Not sure I understand.. are you saying that android tablets don't sell well.. and if so.. is it because they don't do what the majority want them to? Last I checked my Transformer and Nexus 7 were easier to do things on than my wife's ipad. In the case that we had the same app on the two devices.. it was near identical in how it operated. As far as I know, ipad/iphone.. the only way to do anything it to launch an application. How is that any different than an application being launched on any android device? If the app does the same thing, then what's the difference?
@jarjarbinks, I understood from the OP not that the other tablets CAN'T do what the iPad does, they can but that the majority think the iPad does it better, hence the vastly larger sales of the iPad over the others.
Individually, you may find otherwise, I might too but the OP is pointing to the sales figures and whether you like iPads or not, the sales figures cannot be disputed, the majority buy them, not the alternative.
I think the real lesson is that (some of) the brand-name manufacturers tend to make better kit. That's certainly true with with my Transformer Pad. Around these parts Asus isn't really a bigger brand than Acer but at the moment Acer don't really have anything that competes with Asus's offerings, even though both are using Android.
Another interesting thing, at least to me, was when I went to buy it the staff in the shop all knew what it was, why you would want to buy it and in fact the salesbloke explained how he used his to take his uni notes (he could have been blagging, of course).
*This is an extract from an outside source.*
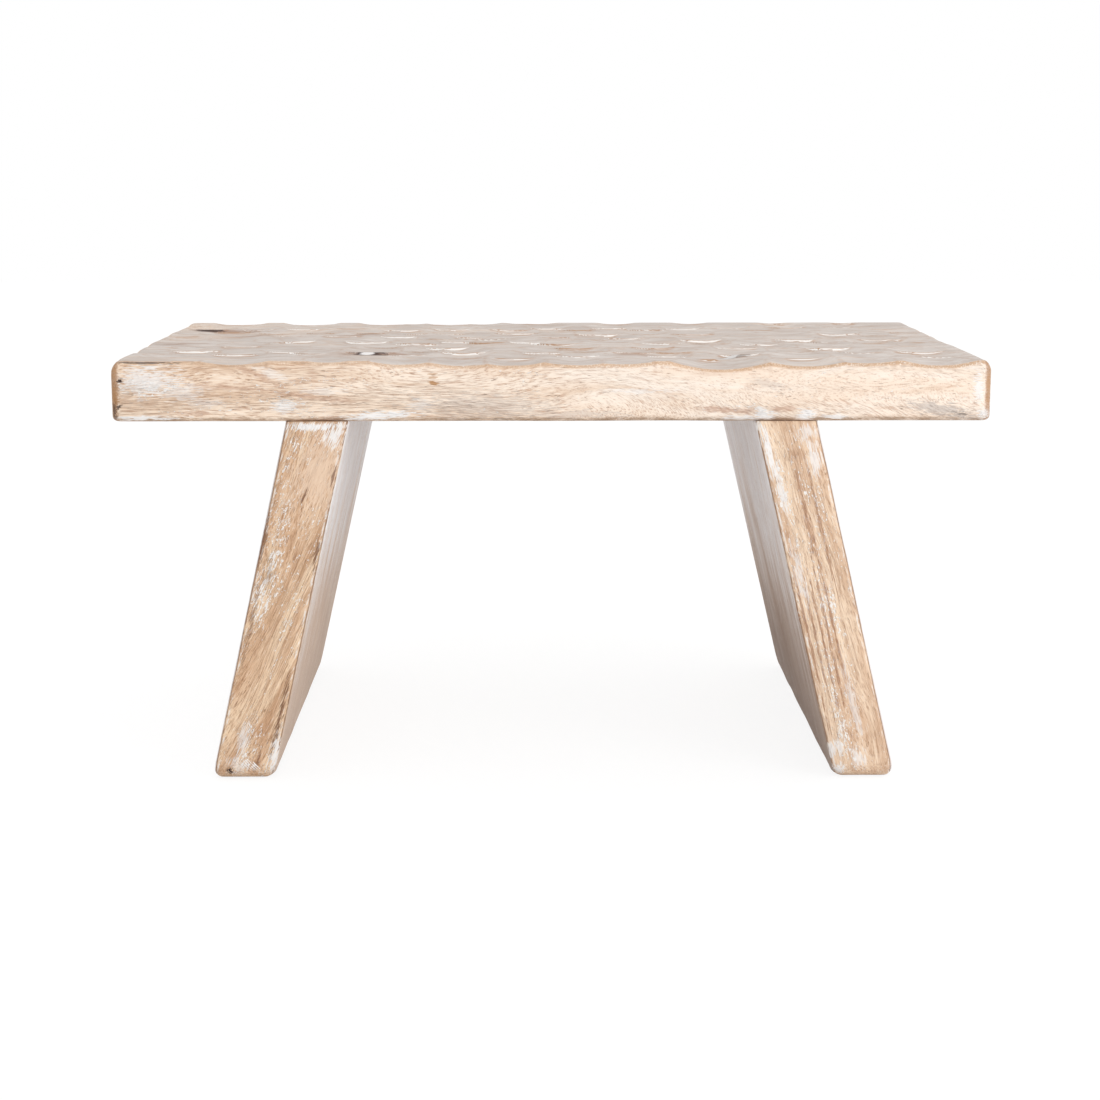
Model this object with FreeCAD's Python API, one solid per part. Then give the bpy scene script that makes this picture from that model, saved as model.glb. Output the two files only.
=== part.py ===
"""Low wooden stool: a slab seat with a gouged top on two splayed slab legs.

Every slab is three boards glued edge to edge, and blind fluted dowels
join each leg to the flat underside of the seat. Millimetres, +X along the
seat, +Y towards the back, +Z up, origin on the floor under the middle.
"""

import FreeCAD, Part
import math
import os

# Seat slab
stool_height = 300.0
seat_length = 610.0
seat_depth = 350.0
seat_thickness = 42.0
seat_corner_radius = 8.0
seat_top_edge_radius = 5.0
seat_bottom_edge_radius = 4.0
seat_joint_shares = (0.35, 0.69)

# Slab legs. A splay share is how far a leg runs outwards for each unit of height.
leg_thickness = 44.0
leg_setback = 119.5
left_leg_splay_share = 0.227
right_leg_splay_share = 0.239
leg_edge_radius = 4.0
foot_corner_radius = 14.0
left_leg_joint_shares = (0.22, 0.61)
right_leg_joint_shares = (0.18, 0.54)

# Blind dowels between the seat and the legs
dowel_diameter = 12.0
dowel_depth_in_leg = 32.0
seat_cover_over_dowel = 12.0
dowel_side_clearance = 0.1
dowel_end_clearance = 1.5
dowel_chamfer = 1.2
dowel_flute_count = 12
dowel_flute_radius = 0.9
dowel_flute_depth = 0.5
dowel_row_shares = (0.10, 0.28, 0.46, 0.65, 0.78, 0.91)

# Gouged scoops: the radius of the hollow and the depth of a common one
scoop_radius = 100.0
scoop_depth = 3.0

# How far a cutting shape runs past the wood that it cuts
overrun = 20.0

# Each scoop: share of the length from the left end, share of the depth from the
# front face, and its own depth as a share of the common one.
scoop_shares = (
    # along the front edge
    (0.14, 0.02, 0.9), (0.245, 0.04, 0.5), (0.33, 0.02, 0.9), (0.395, 0.01, 1.1), (0.455, 0.02, 1.1),
    (0.53, 0.01, 1.0), (0.58, 0.01, 0.8), (0.692, 0.0, 2.05), (0.79, 0.02, 1.4), (0.858, 0.03, 0.7),
    (0.94, 0.01, 1.1),
    # second row
    (0.05, 0.13, 0.5), (0.13, 0.20, 0.7), (0.235, 0.15, 0.5), (0.331, 0.19, 0.6), (0.40, 0.13, 0.5),
    (0.457, 0.135, 0.8), (0.531, 0.165, 0.7), (0.636, 0.16, 0.7), (0.685, 0.12, 0.8), (0.79, 0.135, 0.8),
    (0.875, 0.13, 0.6), (0.952, 0.145, 0.6),
    # third row
    (0.02, 0.23, 0.5), (0.717, 0.20, 0.7), (0.217, 0.235, 0.6), (0.866, 0.24, 0.6), (0.60, 0.245, 0.7),
    (0.645, 0.25, 0.6), (0.49, 0.245, 0.7), (0.397, 0.245, 0.7), (0.938, 0.255, 0.8), (0.287, 0.26, 0.9),
    (0.186, 0.26, 0.6), (0.792, 0.275, 0.6), (0.076, 0.29, 0.8), (0.345, 0.27, 0.5), (0.545, 0.27, 0.5),
    # fourth row
    (0.726, 0.345, 0.7), (0.529, 0.35, 0.6), (0.835, 0.35, 0.8), (0.624, 0.355, 0.7), (0.374, 0.36, 0.7),
    (0.023, 0.375, 0.5), (0.123, 0.385, 0.6), (0.962, 0.385, 0.5), (0.235, 0.36, 0.5), (0.30, 0.365, 0.5),
    (0.45, 0.355, 0.5), (0.675, 0.36, 0.5), (0.78, 0.36, 0.5), (0.90, 0.37, 0.5),
    # middle row
    (0.759, 0.45, 0.7), (0.507, 0.455, 0.7), (0.335, 0.465, 0.7), (0.639, 0.475, 0.7), (0.418, 0.485, 0.6),
    (0.272, 0.497, 0.7), (0.156, 0.49, 0.5), (0.844, 0.49, 0.5), (0.473, 0.49, 0.6), (0.385, 0.505, 0.6),
    (0.182, 0.515, 0.6), (0.04, 0.53, 0.5), (0.10, 0.50, 0.5), (0.575, 0.47, 0.5), (0.70, 0.46, 0.5),
    (0.90, 0.47, 0.5), (0.965, 0.49, 0.5),
    # sixth row
    (0.691, 0.55, 0.7), (0.811, 0.56, 0.8), (0.921, 0.565, 0.8), (0.597, 0.59, 0.6), (0.427, 0.59, 0.6),
    (0.508, 0.615, 0.6), (0.401, 0.625, 0.6), (0.308, 0.635, 0.6), (0.026, 0.64, 0.5), (0.233, 0.65, 0.6),
    (0.166, 0.65, 0.6), (0.10, 0.62, 0.5), (0.36, 0.58, 0.5), (0.55, 0.56, 0.5), (0.645, 0.61, 0.5),
    (0.75, 0.58, 0.5), (0.865, 0.61, 0.5), (0.97, 0.62, 0.5),
    # seventh row
    (0.563, 0.695, 0.7), (0.686, 0.70, 0.7), (0.879, 0.71, 0.7), (0.371, 0.71, 0.5), (0.325, 0.715, 0.5),
    (0.458, 0.73, 0.7), (0.971, 0.745, 0.5), (0.083, 0.76, 0.6), (0.14, 0.72, 0.5), (0.20, 0.74, 0.5),
    (0.265, 0.73, 0.5), (0.51, 0.70, 0.5), (0.625, 0.70, 0.5), (0.745, 0.71, 0.5), (0.815, 0.70, 0.5),
    (0.93, 0.67, 0.5),
    # eighth row
    (0.304, 0.82, 0.6), (0.631, 0.83, 0.6), (0.448, 0.835, 0.6), (0.372, 0.835, 0.6), (0.109, 0.84, 0.6),
    (0.047, 0.84, 0.6), (0.172, 0.85, 0.6), (0.68, 0.86, 0.6), (0.499, 0.865, 0.6), (0.742, 0.875, 0.6),
    (0.582, 0.88, 0.7), (0.824, 0.885, 0.5), (0.894, 0.89, 0.4), (0.235, 0.86, 0.5), (0.54, 0.82, 0.5),
    (0.78, 0.81, 0.5), (0.95, 0.84, 0.5), (0.01, 0.92, 0.4),
    # along the back edge
    (0.075, 0.985, 0.8), (0.173, 0.985, 0.9), (0.275, 0.985, 0.8), (0.312, 0.975, 0.4), (0.365, 0.985, 0.8),
    (0.408, 0.98, 0.5), (0.462, 0.985, 0.3), (0.487, 0.985, 0.35), (0.595, 0.985, 0.4), (0.697, 0.985, 0.35),
    (0.812, 0.985, 0.2), (0.909, 0.985, 0.15),
)

# Worked out from the sizes above
left_x = -seat_length / 2
front_y = -seat_depth / 2
underside_z = stool_height - seat_thickness
dowel_radius = dowel_diameter / 2
dowel_hole_radius = dowel_radius + dowel_side_clearance
dowel_top_z = stool_height - seat_cover_over_dowel - dowel_end_clearance
dowel_bottom_z = underside_z - dowel_depth_in_leg
up = FreeCAD.Vector(0, 0, 1)
forwards = FreeCAD.Vector(0, 1, 0)


def across(share):
    """The X of a place that lies a share of the length from the left end."""
    return left_x + share * seat_length


def behind(share):
    """The Y of a place that lies a share of the depth behind the front face."""
    return front_y + share * seat_depth


def same(first, second):
    """Whether two lengths are the same but for rounding."""
    return abs(first - second) < seat_thickness * 1e-6


def edges_where(shape, wanted):
    """The edges of a shape whose two ends both pass a test."""
    return [edge for edge in shape.Edges if all(wanted(vertex.Point) for vertex in edge.Vertexes)]


def seat_blank():
    """The seat slab before carving, with its corners and edges eased."""
    slab = Part.makeBox(seat_length, seat_depth, seat_thickness,
                        FreeCAD.Vector(left_x, front_y, underside_z))
    upright = [edge for edge in slab.Edges if edge.BoundBox.ZLength > seat_thickness / 2]
    slab = slab.makeFillet(seat_corner_radius, upright)
    top = edges_where(slab, lambda point: same(point.z, stool_height))
    slab = slab.makeFillet(seat_top_edge_radius, top)
    bottom = edges_where(slab, lambda point: same(point.z, underside_z))
    return slab.makeFillet(seat_bottom_edge_radius, bottom)


def scoop(place):
    """The cap of a ball that the gouge takes out of the top at one place."""
    along, inwards, depth_share = place
    depth = scoop_depth * depth_share
    centre = FreeCAD.Vector(across(along), behind(inwards), stool_height + scoop_radius - depth)
    cap_height = depth + scoop_depth
    cap_latitude = -math.degrees(math.asin(1 - cap_height / scoop_radius))
    return Part.makeSphere(scoop_radius, centre, up, -90, cap_latitude)


def carved(slab):
    """The slab with every scoop cut from its top."""
    for place in scoop_shares:
        slab = slab.cut(scoop(place))
    return slab


def leg_blank(side, splay_share):
    """A splayed slab leg, cut level at the floor and bevelled under the seat.

    The side is -1 for the left leg and 1 for the right one.
    """
    level_thickness = leg_thickness * math.hypot(1, splay_share)
    outer_x = seat_length / 2 - leg_setback
    inner_x = outer_x - level_thickness
    top_z = underside_z + overrun
    foot_run = splay_share * underside_z
    top_run = splay_share * overrun
    corners = ((outer_x - top_run, top_z), (outer_x + foot_run, 0),
               (inner_x + foot_run, 0), (inner_x - top_run, top_z))
    points = [FreeCAD.Vector(side * x, front_y, z) for x, z in corners]
    face = Part.Face(Part.makePolygon(points + points[:1]))
    slab = face.extrude(forwards * seat_depth)

    foot_corners = [edge for edge in edges_where(slab, lambda point: same(point.z, 0))
                    if same(edge.BoundBox.YLength, 0)]
    slab = slab.makeFillet(foot_corner_radius, foot_corners)
    broad = [face for face in slab.Faces if is_broad(face)]
    rims = [edge for face in broad for edge in face.Edges if edge.BoundBox.ZMin < underside_z]
    slab = slab.makeFillet(leg_edge_radius, rims)
    return slab.cut(slab_above_underside())


def is_broad(face):
    """Whether a face is a leg's flat inner or outer face."""
    if not isinstance(face.Surface, Part.Plane):
        return False
    normal = face.normalAt(0, 0)
    return abs(normal.x) > abs(normal.y) + abs(normal.z)


def slab_above_underside():
    """The space that the seat takes, which trims the tops of the legs."""
    corner = FreeCAD.Vector(left_x - overrun, front_y - overrun, underside_z)
    return Part.makeBox(seat_length + overrun * 2, seat_depth + overrun * 2,
                        seat_thickness + overrun * 2, corner)


def dowel_places(side, splay_share):
    """The X and Y of the dowels of one leg, on the middle line of its top."""
    level_thickness = leg_thickness * math.hypot(1, splay_share)
    x = side * (seat_length / 2 - leg_setback - level_thickness / 2)
    return [(x, behind(share)) for share in dowel_row_shares]


def dowel_holes(places):
    """The blind holes for the dowels, each a little longer than its dowel."""
    bottom_z = dowel_bottom_z - dowel_end_clearance
    top_z = dowel_top_z + dowel_end_clearance
    return [Part.makeCylinder(dowel_hole_radius, top_z - bottom_z,
                              FreeCAD.Vector(x, y, bottom_z)) for x, y in places]


def fluted_dowel():
    """One dowel standing on the Z axis, fluted and chamfered at both ends."""
    length = dowel_top_z - dowel_bottom_z
    pin = Part.makeCylinder(dowel_radius, length, FreeCAD.Vector(0, 0, dowel_bottom_z))
    rings = [edge for edge in pin.Edges if same(edge.BoundBox.ZLength, 0)]
    pin = pin.makeChamfer(dowel_chamfer, rings)
    flute_x = dowel_radius + dowel_flute_radius - dowel_flute_depth
    flute = Part.makeCylinder(dowel_flute_radius, length + overrun * 2,
                              FreeCAD.Vector(flute_x, 0, dowel_bottom_z - overrun))
    for turn in range(dowel_flute_count):
        one = flute.copy()
        one.rotate(FreeCAD.Vector(0, 0, 0), up, 360 * turn / dowel_flute_count)
        pin = pin.cut(one)
    return pin


def dowels(places):
    """A row of separate dowels, one at each place."""
    pin = fluted_dowel()
    row = []
    for x, y in places:
        one = pin.copy()
        one.translate(FreeCAD.Vector(x, y, 0))
        row.append(one)
    return Part.makeCompound(row)


def boards(slab, joint_shares):
    """The slab sawn into its boards, from the front one to the rear one."""
    shares = (0,) + joint_shares + (1,)
    pieces = []
    for start, end in zip(shares, shares[1:]):
        near_y = behind(start) - (overrun if start == 0 else 0)
        far_y = behind(end) + (overrun if end == 1 else 0)
        corner = FreeCAD.Vector(left_x - overrun, near_y, -overrun)
        space = Part.makeBox(seat_length + overrun * 2, far_y - near_y,
                             stool_height + overrun * 2, corner)
        pieces.append(slab.common(space))
    return pieces


def save(node, shape):
    """Write one node, after checking that it holds sound solids."""
    if not shape.Solids or not shape.isValid():
        raise ValueError(node + " is not a sound solid")
    whole = shape.Solids[0] if len(shape.Solids) == 1 else shape
    whole.exportStep(os.path.join("parts", node + ".step"))
    print(node, len(shape.Solids), "solids", round(shape.Volume), "cubic mm")


def save_boards(slab_name, slab, joint_shares):
    """Saw a slab into boards and write each as a node."""
    for place, board in zip(("front", "middle", "rear"), boards(slab, joint_shares)):
        save(slab_name + "_" + place + "_board", board)


def main():
    os.makedirs("parts", exist_ok=True)
    left_places = dowel_places(-1, left_leg_splay_share)
    right_places = dowel_places(1, right_leg_splay_share)
    left_holes = dowel_holes(left_places)
    right_holes = dowel_holes(right_places)

    seat = carved(seat_blank()).cut(left_holes + right_holes)
    left_leg = leg_blank(-1, left_leg_splay_share).cut(left_holes)
    right_leg = leg_blank(1, right_leg_splay_share).cut(right_holes)

    save_boards("seat", seat, seat_joint_shares)
    save_boards("left_leg", left_leg, left_leg_joint_shares)
    save_boards("right_leg", right_leg, right_leg_joint_shares)
    save("left_leg_dowels", dowels(left_places))
    save("right_leg_dowels", dowels(right_places))


main()
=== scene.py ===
"""The looks of a low limed-wood stool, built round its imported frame.

Metres, +X along the seat, +Y towards the back, +Z up. Each glued board of the
seat and the legs is rebuilt here as a finer mesh with eased edges and a gouged
top, and gets a procedural finish of bare mango wood under worn lime wash.
"""

import math

import bpy
import numpy as np
from mathutils import Matrix, Vector


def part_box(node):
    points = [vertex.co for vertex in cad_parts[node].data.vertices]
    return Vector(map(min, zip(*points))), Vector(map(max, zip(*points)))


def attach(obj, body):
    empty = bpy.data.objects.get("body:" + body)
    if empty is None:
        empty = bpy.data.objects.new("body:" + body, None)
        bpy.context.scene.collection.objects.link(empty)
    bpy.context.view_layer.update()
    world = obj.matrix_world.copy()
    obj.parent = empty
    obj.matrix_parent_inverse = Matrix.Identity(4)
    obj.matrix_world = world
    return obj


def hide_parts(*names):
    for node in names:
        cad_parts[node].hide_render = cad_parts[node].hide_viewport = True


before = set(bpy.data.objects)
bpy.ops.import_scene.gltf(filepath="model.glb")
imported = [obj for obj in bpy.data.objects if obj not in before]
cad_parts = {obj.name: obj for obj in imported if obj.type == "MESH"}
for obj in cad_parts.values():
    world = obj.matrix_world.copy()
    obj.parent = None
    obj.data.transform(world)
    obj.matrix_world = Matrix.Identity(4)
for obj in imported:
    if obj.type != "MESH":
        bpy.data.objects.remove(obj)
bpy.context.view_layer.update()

# The camera, as fitted to the photograph
photo_side_px = 1100
camera_focal_px = 2129
camera_place = Vector((-0.016, -1.641, 0.4376))
camera_yaw = math.radians(-0.57)
camera_pitch = math.radians(10.44)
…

I got the impression they were moving a few. No one tried to sell me an iPad.
yeh - I think my Nexus 7 is great and I'm an appletard.
My totally unscientific pole of 'how many folk have I seen with em in the last 2 weeks' shows me quite a lot of nexus 7s - suggesting a pish load of folk have bought em.
After my Kindle Fire I got at xmas, I had almost given up on android, but it all seems to be working nearly as good as iOS now (though the keyboard, and text selection,etc is still not as good).